Moi je suis en fauteuil sans que je n’ai pu rien y faire : j’ai glissé en voiture sur une plaque de verglas alors que je conduisais à la bonne vitesse, sans téléphone ni cigarette ou alcool. Mais ça aurait pu être le cas. J’aurais pu avoir bu le verre de trop ce soir-là, j’aurais pu rouler 10km/h au-dessus de la limite imposée, j’aurais pu être en train de lire un sms. Quand des inconnus dans la rue me croisent, ça n’est pas marqué sur mon front.
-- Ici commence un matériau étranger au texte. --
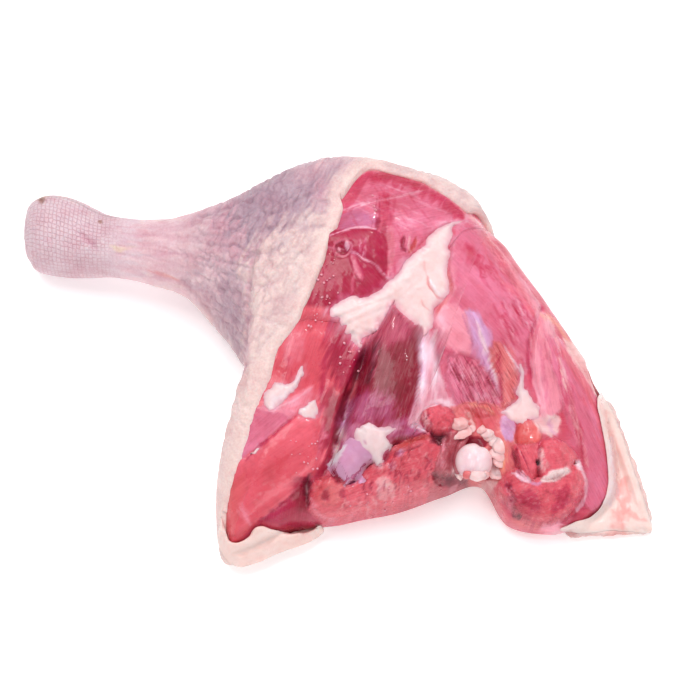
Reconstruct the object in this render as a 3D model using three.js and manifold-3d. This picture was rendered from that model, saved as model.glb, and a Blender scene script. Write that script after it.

J’ai déjà entendu des personnes qui ne me connaissaient absolument pas lâcher des « elle ne mérite pas ça » comme d’autres dire « les jeunes s’ils ne conduisaient pas n’importe comment ils ne se retrouveraient pas dans ce genre de situation.»
Regarder la vie dans son ensemble
N’importe qui peut tout perdre sans qu’il ne s’y attende.
N’importe qui peut tout perdre parce qu’il a fait des erreurs.
N’importe qui peut échouer à sortir la tête de l’eau, que ce soit en ayant tout fait pour, ou non.
N’importe qui peut remonter la pente, que ce soit en ayant tout fait pour, ou non.
Il n’y a pas de règles, pas de justice.
Quand j’étais lycéenne, j’étais bénévole à la Société Protectrice des Animaux. Un jour, un homme est venu abandonner son chien au refuge, les larmes aux yeux. Il avait perdu son travail, n’était pas protégé contre ce genre de situation donc ne pouvait plus payer son loyer : il s’était retrouvé du jour au lendemain à la rue et il affirmait que son compagnon à quatre pattes méritait mieux. Il méritait une vie au chaud dans une famille qui aurait les moyens de le nourrir tous les jours.
Huit mois plus tard, ce même monsieur est revenu : il s’était battu, avait retrouvé un travail, une situation stable, et venait voir si son chien avait été adopté ou s’il était toujours au refuge. Devinez quoi ? Il était toujours là, et j’ai rarement vu un chien aussi fou de joie de retrouver son maître… et un maître aussi fou de joie de retrouver son meilleur ami pour le bien duquel il avait pris une décision si difficile !
Reconnaître ses privilèges
Vous voyez moi j’ai un toit au-dessus de ma tête, j’ai une famille, des amis, un conjoint, qui sont là en cas de coups durs. J’ai l’argent dont j’ai besoin pour vivre convenablement et même pour faire face aux dépenses imprévues liées parfois à mon fauteuil. J’ai un travail, plusieurs même et mis à part les coups de blues que je peux avoir comme vous pouvez en avoir parfois aussi, je suis heureuse dans ma vie en générale. Le handicap est là, il me met parfois en difficultés, mais qui n’en n’a pas, de difficultés ? Je ne minimise pas mes problèmes moteurs, j’annonce des faits : j’ai appris à vivre avec, même s’ils sont durs, et tout ce qui compose ma vie en dehors de ça va bien. Donc n’ayez pas d’empathie pour moi, ayez-en pour ceux qui n’ont rien, même sur leurs deux jambes.